Select all lines in the records that include "from".

— START OF DATASET EXTRACT —

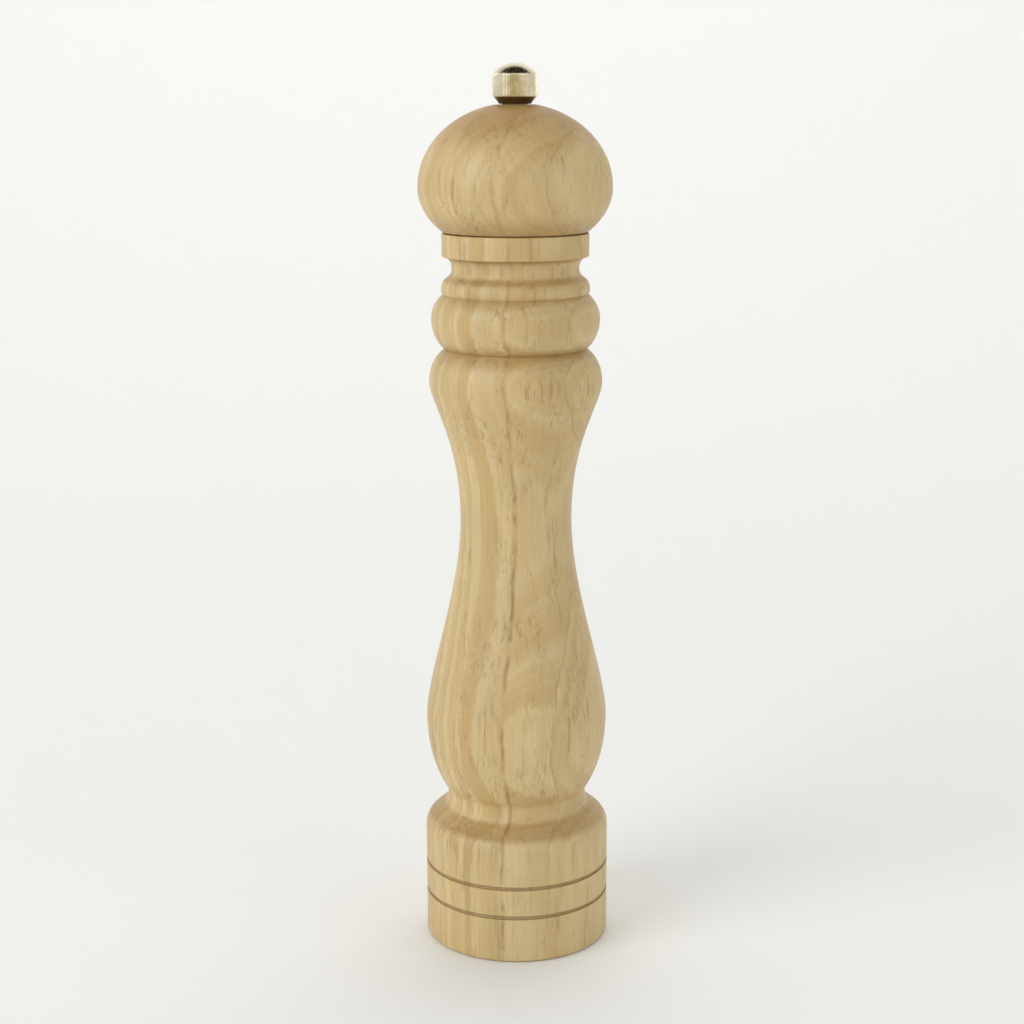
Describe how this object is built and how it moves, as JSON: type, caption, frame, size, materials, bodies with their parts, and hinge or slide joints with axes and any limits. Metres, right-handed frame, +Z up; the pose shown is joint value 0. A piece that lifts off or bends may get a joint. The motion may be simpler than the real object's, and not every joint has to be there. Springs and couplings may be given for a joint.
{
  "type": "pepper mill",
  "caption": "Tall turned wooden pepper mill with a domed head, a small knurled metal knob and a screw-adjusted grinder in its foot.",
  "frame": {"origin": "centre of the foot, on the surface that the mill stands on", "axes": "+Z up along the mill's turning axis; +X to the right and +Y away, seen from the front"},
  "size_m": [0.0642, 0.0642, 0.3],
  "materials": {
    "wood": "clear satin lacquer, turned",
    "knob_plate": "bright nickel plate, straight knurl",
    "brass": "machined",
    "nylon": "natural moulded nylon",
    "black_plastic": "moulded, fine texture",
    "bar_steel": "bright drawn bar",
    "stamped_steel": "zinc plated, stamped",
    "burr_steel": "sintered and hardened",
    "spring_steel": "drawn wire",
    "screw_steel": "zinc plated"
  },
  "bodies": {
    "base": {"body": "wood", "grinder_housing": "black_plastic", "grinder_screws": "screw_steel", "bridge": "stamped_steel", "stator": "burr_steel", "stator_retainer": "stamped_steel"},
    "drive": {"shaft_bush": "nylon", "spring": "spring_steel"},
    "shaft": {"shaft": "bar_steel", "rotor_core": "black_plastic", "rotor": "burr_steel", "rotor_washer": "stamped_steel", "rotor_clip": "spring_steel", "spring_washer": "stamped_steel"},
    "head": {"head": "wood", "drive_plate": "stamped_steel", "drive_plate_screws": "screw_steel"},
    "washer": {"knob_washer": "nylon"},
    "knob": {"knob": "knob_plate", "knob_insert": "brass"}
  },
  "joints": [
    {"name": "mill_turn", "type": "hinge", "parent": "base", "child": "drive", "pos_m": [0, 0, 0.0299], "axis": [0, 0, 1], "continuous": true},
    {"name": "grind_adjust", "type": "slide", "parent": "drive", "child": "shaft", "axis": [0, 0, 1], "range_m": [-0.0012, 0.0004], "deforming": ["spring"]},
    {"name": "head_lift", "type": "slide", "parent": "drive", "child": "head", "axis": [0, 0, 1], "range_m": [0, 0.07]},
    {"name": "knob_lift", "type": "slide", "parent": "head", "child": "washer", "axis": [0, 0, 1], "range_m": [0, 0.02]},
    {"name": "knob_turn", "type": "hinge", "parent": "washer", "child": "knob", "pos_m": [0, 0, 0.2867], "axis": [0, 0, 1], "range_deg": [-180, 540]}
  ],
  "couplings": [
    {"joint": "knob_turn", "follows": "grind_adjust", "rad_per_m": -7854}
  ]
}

— END OF DATASET EXTRACT —
— START OF DATASET EXTRACT —

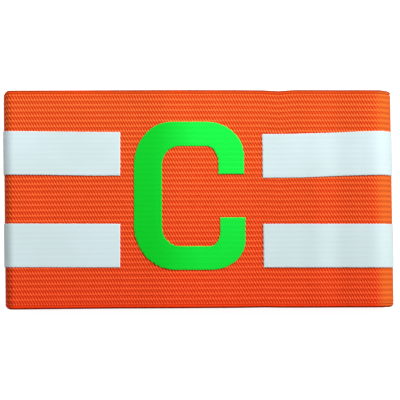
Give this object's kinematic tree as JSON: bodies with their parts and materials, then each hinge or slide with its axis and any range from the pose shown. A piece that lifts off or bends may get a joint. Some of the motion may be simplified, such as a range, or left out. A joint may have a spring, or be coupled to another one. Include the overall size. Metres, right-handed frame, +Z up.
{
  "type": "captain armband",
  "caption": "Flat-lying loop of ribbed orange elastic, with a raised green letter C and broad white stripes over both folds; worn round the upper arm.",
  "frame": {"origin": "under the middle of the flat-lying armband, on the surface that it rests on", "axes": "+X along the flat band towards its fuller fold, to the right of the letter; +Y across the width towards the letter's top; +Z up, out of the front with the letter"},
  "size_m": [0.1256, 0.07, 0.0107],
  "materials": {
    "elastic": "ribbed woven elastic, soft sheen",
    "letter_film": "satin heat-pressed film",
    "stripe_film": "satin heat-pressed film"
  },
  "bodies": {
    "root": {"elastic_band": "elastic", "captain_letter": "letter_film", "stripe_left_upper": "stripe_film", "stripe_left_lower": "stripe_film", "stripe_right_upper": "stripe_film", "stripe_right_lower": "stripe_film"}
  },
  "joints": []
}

— END OF DATASET EXTRACT —
— START OF DATASET EXTRACT —

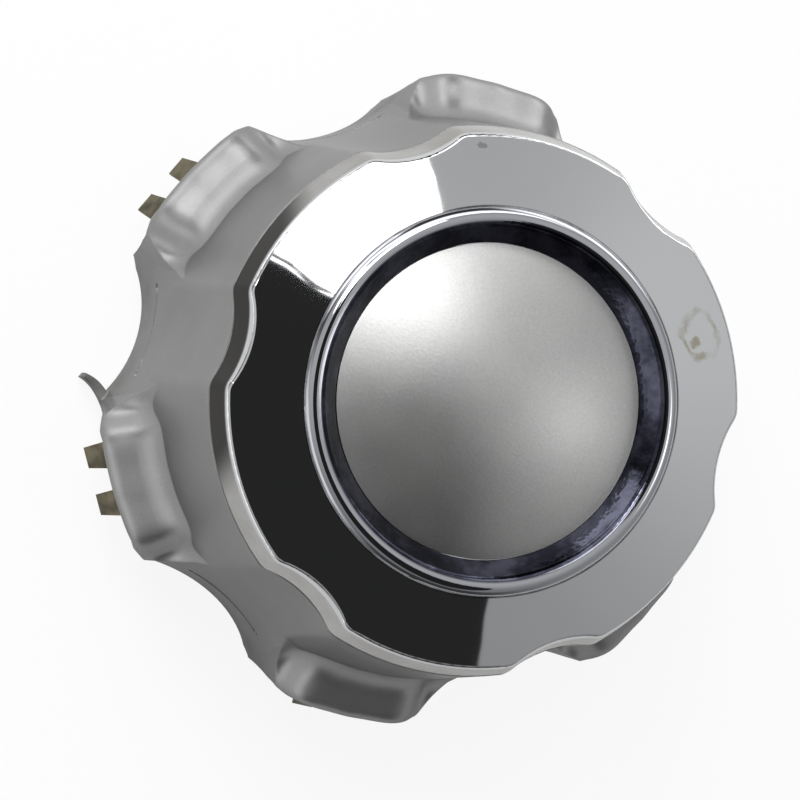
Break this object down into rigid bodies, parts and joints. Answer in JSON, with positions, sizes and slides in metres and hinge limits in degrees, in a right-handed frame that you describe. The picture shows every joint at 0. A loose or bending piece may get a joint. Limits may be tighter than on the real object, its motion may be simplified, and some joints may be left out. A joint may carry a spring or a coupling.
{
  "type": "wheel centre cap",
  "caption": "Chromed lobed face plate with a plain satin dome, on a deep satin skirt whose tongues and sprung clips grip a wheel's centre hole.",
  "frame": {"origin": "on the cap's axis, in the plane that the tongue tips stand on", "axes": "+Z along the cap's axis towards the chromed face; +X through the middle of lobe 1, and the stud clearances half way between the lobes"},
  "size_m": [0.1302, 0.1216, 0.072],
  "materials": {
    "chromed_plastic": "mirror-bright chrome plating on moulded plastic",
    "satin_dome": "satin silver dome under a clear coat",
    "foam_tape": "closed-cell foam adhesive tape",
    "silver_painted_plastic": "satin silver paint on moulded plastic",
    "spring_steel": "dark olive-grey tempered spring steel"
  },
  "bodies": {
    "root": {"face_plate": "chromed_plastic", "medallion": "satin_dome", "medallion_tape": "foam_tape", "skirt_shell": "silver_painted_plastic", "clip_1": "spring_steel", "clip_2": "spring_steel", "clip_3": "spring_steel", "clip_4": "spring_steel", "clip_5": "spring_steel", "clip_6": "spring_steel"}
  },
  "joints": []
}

— END OF DATASET EXTRACT —

### COMPLETE OUTPUT
  "frame": {"origin": "centre of the foot, on the surface that the mill stands on", "axes": "+Z up along the mill's turning axis; +X to the right and +Y away, seen from the front"},
Give this object's kinematic tree as JSON: bodies with their parts and materials, then each hinge or slide with its axis and any range from the pose shown. A piece that lifts off or bends may get a joint. Some of the motion may be simplified, such as a range, or left out. A joint may have a spring, or be coupled to another one. Include the overall size. Metres, right-handed frame, +Z up.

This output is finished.